■ PROBLEM DESCRIPTION ■
Below you will find a set of lines. Repeat them all exactly.

■ RECORDS SHOWN ■
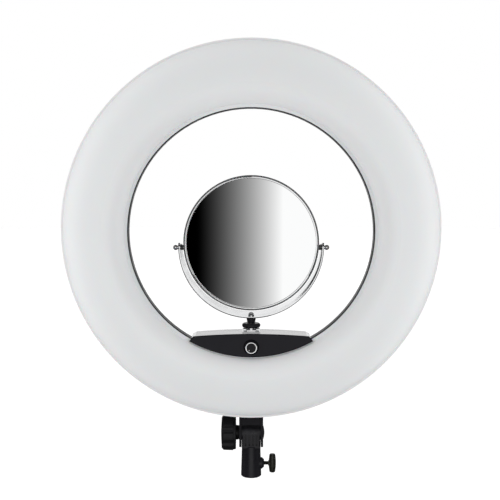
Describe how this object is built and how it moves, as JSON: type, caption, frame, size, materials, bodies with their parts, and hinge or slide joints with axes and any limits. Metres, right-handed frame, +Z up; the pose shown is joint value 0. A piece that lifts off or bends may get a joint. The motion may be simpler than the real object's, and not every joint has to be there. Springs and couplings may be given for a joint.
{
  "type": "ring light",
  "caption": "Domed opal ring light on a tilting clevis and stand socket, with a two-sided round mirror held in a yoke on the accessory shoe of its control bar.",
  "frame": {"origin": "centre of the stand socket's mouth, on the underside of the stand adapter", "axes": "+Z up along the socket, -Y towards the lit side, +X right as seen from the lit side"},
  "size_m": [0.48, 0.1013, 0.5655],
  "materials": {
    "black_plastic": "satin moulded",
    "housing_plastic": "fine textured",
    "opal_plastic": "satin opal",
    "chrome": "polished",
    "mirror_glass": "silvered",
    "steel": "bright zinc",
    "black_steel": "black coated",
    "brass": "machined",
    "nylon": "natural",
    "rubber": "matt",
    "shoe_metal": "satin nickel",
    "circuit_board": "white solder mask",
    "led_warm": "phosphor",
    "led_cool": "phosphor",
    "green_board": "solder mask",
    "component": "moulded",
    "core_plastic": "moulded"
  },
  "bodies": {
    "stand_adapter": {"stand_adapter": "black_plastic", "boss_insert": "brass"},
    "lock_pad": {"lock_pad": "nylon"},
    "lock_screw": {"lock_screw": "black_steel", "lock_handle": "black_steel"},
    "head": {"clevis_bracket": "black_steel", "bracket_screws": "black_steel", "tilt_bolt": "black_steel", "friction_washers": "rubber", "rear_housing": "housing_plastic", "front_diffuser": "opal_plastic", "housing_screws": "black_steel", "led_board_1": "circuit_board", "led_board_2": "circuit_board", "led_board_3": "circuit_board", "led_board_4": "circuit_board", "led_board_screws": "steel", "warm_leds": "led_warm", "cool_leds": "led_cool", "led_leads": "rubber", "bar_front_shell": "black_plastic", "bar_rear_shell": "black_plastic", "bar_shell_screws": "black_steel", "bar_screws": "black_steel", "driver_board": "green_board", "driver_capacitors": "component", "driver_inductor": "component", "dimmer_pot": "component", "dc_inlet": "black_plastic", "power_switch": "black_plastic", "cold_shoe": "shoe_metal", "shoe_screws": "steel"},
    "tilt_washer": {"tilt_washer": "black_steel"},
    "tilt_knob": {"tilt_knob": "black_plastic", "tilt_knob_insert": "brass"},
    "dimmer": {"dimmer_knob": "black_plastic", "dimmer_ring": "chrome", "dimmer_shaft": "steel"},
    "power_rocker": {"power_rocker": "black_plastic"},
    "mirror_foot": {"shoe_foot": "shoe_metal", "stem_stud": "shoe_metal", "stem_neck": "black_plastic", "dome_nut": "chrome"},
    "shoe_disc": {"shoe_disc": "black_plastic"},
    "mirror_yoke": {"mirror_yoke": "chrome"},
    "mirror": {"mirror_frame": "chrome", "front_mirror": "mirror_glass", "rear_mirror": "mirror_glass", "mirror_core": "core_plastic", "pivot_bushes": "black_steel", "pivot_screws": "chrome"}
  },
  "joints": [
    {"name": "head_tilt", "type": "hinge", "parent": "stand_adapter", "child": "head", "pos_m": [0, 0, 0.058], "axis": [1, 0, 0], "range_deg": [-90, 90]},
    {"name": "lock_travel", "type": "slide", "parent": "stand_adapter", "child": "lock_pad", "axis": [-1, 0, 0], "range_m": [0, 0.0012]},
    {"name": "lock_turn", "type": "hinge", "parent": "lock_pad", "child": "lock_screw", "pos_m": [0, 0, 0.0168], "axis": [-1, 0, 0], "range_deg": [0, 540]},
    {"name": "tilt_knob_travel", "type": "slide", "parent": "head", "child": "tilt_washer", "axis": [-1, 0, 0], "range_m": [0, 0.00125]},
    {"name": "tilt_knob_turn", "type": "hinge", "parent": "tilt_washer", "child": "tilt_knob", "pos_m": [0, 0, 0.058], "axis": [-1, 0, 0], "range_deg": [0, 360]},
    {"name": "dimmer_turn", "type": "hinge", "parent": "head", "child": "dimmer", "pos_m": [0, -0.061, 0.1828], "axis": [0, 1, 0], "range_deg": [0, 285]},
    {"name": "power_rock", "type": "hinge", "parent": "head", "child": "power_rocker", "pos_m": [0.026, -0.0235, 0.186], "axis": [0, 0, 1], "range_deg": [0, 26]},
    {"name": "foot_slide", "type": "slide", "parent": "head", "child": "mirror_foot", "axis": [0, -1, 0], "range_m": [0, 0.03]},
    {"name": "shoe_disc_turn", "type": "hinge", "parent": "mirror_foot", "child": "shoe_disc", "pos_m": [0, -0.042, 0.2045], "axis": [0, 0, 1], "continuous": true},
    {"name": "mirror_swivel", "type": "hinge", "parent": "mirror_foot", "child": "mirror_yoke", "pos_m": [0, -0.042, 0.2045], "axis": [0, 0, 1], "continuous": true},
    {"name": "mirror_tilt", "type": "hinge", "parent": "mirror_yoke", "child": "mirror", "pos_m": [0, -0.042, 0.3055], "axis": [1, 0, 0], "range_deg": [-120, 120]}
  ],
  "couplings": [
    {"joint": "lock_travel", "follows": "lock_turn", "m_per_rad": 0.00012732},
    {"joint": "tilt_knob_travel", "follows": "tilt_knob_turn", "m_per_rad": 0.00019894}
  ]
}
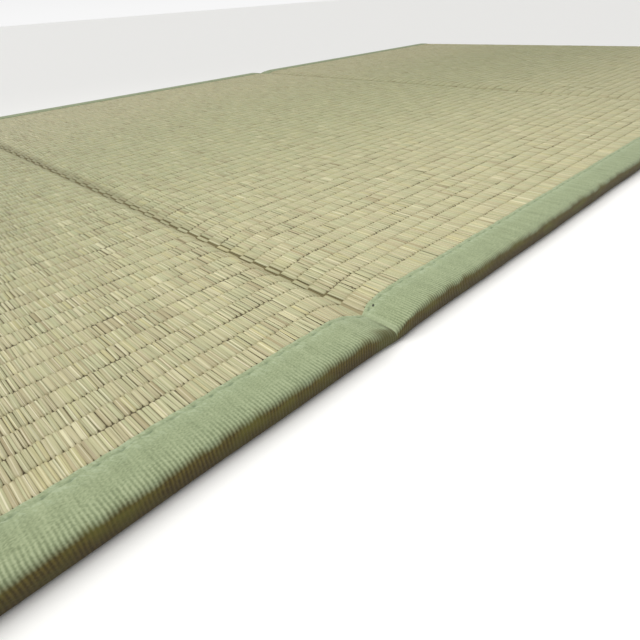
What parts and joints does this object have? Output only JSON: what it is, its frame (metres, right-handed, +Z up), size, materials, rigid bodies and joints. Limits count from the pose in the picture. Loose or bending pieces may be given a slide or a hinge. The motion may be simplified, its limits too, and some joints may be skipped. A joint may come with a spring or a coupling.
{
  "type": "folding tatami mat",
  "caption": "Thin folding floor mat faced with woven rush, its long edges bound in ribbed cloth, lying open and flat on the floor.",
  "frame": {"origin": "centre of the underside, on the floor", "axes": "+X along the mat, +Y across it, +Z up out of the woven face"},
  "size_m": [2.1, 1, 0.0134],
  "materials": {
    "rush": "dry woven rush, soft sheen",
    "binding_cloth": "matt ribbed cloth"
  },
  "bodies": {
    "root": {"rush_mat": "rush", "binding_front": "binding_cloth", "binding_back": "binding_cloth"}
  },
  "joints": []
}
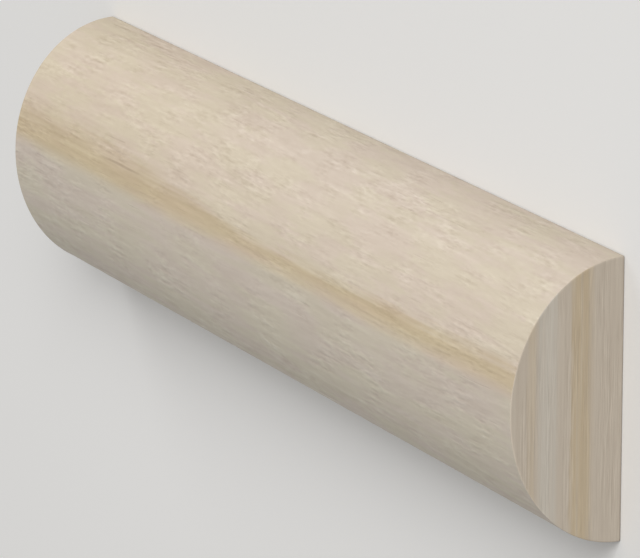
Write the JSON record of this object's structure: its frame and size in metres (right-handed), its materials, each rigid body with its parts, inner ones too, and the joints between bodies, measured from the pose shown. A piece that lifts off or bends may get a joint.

■ COMPLETED EXERCISE ■
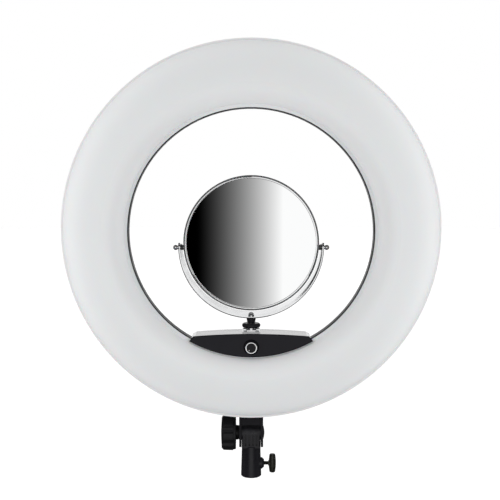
Describe how this object is built and how it moves, as JSON: type, caption, frame, size, materials, bodies with their parts, and hinge or slide joints with axes and any limits. Metres, right-handed frame, +Z up; the pose shown is joint value 0. A piece that lifts off or bends may get a joint. The motion may be simpler than the real object's, and not every joint has to be there. Springs and couplings may be given for a joint.
{
  "type": "ring light",
  "caption": "Domed opal ring light on a tilting clevis and stand socket, with a two-sided round mirror held in a yoke on the accessory shoe of its control bar.",
  "frame": {"origin": "centre of the stand socket's mouth, on the underside of the stand adapter", "axes": "+Z up along the socket, -Y towards the lit side, +X right as seen from the lit side"},
  "size_m": [0.48, 0.1013, 0.5655],
  "materials": {
    "black_plastic": "satin moulded",
    "housing_plastic": "fine textured",
    "opal_plastic": "satin opal",
    "chrome": "polished",
    "mirror_glass": "silvered",
    "steel": "bright zinc",
    "black_steel": "black coated",
    "brass": "machined",
    "nylon": "natural",
    "rubber": "matt",
    "shoe_metal": "satin nickel",
    "circuit_board": "white solder mask",
    "led_warm": "phosphor",
    "led_cool": "phosphor",
    "green_board": "solder mask",
    "component": "moulded",
    "core_plastic": "moulded"
  },
  "bodies": {
    "stand_adapter": {"stand_adapter": "black_plastic", "boss_insert": "brass"},
    "lock_pad": {"lock_pad": "nylon"},
    "lock_screw": {"lock_screw": "black_steel", "lock_handle": "black_steel"},
    "head": {"clevis_bracket": "black_steel", "bracket_screws": "black_steel", "tilt_bolt": "black_steel", "friction_washers": "rubber", "rear_housing": "housing_plastic", "front_diffuser": "opal_plastic", "housing_screws": "black_steel", "led_board_1": "circuit_board", "led_board_2": "circuit_board", "led_board_3": "circuit_board", "led_board_4": "circuit_board", "led_board_screws": "steel", "warm_leds": "led_warm", "cool_leds": "led_cool", "led_leads": "rubber", "bar_front_shell": "black_plastic", "bar_rear_shell": "black_plastic", "bar_shell_screws": "black_steel", "bar_screws": "black_steel", "driver_board": "green_board", "driver_capacitors": "component", "driver_inductor": "component", "dimmer_pot": "component", "dc_inlet": "black_plastic", "power_switch": "black_plastic", "cold_shoe": "shoe_metal", "shoe_screws": "steel"},
    "tilt_washer": {"tilt_washer": "black_steel"},
    "tilt_knob": {"tilt_knob": "black_plastic", "tilt_knob_insert": "brass"},
    "dimmer": {"dimmer_knob": "black_plastic", "dimmer_ring": "chrome", "dimmer_shaft": "steel"},
    "power_rocker": {"power_rocker": "black_plastic"},
    "mirror_foot": {"shoe_foot": "shoe_metal", "stem_stud": "shoe_metal", "stem_neck": "black_plastic", "dome_nut": "chrome"},
    "shoe_disc": {"shoe_disc": "black_plastic"},
    "mirror_yoke": {"mirror_yoke": "chrome"},
    "mirror": {"mirror_frame": "chrome", "front_mirror": "mirror_glass", "rear_mirror": "mirror_glass", "mirror_core": "core_plastic", "pivot_bushes": "black_steel", "pivot_screws": "chrome"}
  },
  "joints": [
    {"name": "head_tilt", "type": "hinge", "parent": "stand_adapter", "child": "head", "pos_m": [0, 0, 0.058], "axis": [1, 0, 0], "range_deg": [-90, 90]},
    {"name": "lock_travel", "type": "slide", "parent": "stand_adapter", "child": "lock_pad", "axis": [-1, 0, 0], "range_m": [0, 0.0012]},
    {"name": "lock_turn", "type": "hinge", "parent": "lock_pad", "child": "lock_screw", "pos_m": [0, 0, 0.0168], "axis": [-1, 0, 0], "range_deg": [0, 540]},
    {"name": "tilt_knob_travel", "type": "slide", "parent": "head", "child": "tilt_washer", "axis": [-1, 0, 0], "range_m": [0, 0.00125]},
    {"name": "tilt_knob_turn", "type": "hinge", "parent": "tilt_washer", "child": "tilt_knob", "pos_m": [0, 0, 0.058], "axis": [-1, 0, 0], "range_deg": [0, 360]},
    {"name": "dimmer_turn", "type": "hinge", "parent": "head", "child": "dimmer", "pos_m": [0, -0.061, 0.1828], "axis": [0, 1, 0], "range_deg": [0, 285]},
    {"name": "power_rock", "type": "hinge", "parent": "head", "child": "power_rocker", "pos_m": [0.026, -0.0235, 0.186], "axis": [0, 0, 1], "range_deg": [0, 26]},
    {"name": "foot_slide", "type": "slide", "parent": "head", "child": "mirror_foot", "axis": [0, -1, 0], "range_m": [0, 0.03]},
    {"name": "shoe_disc_turn", "type": "hinge", "parent": "mirror_foot", "child": "shoe_disc", "pos_m": [0, -0.042, 0.2045], "axis": [0, 0, 1], "continuous": true},
    {"name": "mirror_swivel", "type": "hinge", "parent": "mirror_foot", "child": "mirror_yoke", "pos_m": [0, -0.042, 0.2045], "axis": [0, 0, 1], "continuous": true},
    {"name": "mirror_tilt", "type": "hinge", "parent": "mirror_yoke", "child": "mirror", "pos_m": [0, -0.042, 0.3055], "axis": [1, 0, 0], "range_deg": [-120, 120]}
  ],
  "couplings": [
    {"joint": "lock_travel", "follows": "lock_turn", "m_per_rad": 0.00012732},
    {"joint": "tilt_knob_travel", "follows": "tilt_knob_turn", "m_per_rad": 0.00019894}
  ]
}
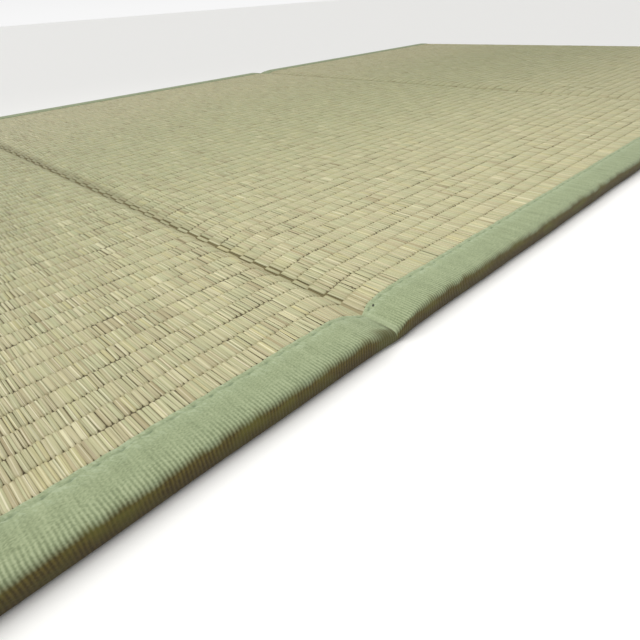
What parts and joints does this object have? Output only JSON: what it is, its frame (metres, right-handed, +Z up), size, materials, rigid bodies and joints. Limits count from the pose in the picture. Loose or bending pieces may be given a slide or a hinge. The motion may be simplified, its limits too, and some joints may be skipped. A joint may come with a spring or a coupling.
{
  "type": "folding tatami mat",
  "caption": "Thin folding floor mat faced with woven rush, its long edges bound in ribbed cloth, lying open and flat on the floor.",
  "frame": {"origin": "centre of the underside, on the floor", "axes": "+X along the mat, +Y across it, +Z up out of the woven face"},
  "size_m": [2.1, 1, 0.0134],
  "materials": {
    "rush": "dry woven rush, soft sheen",
    "binding_cloth": "matt ribbed cloth"
  },
  "bodies": {
    "root": {"rush_mat": "rush", "binding_front": "binding_cloth", "binding_back": "binding_cloth"}
  },
  "joints": []
}
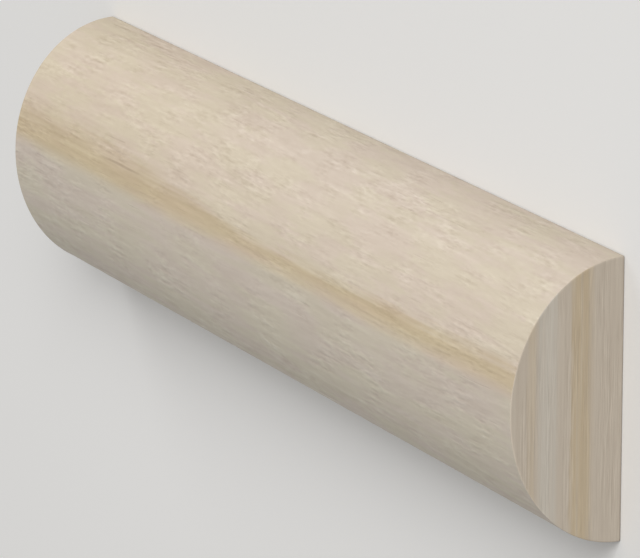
Write the JSON record of this object's structure: its frame and size in metres (right-handed), its materials, each rigid body with its parts, inner ones too, and the joints between bodies, measured from the pose shown. A piece that lifts off or bends may get a joint.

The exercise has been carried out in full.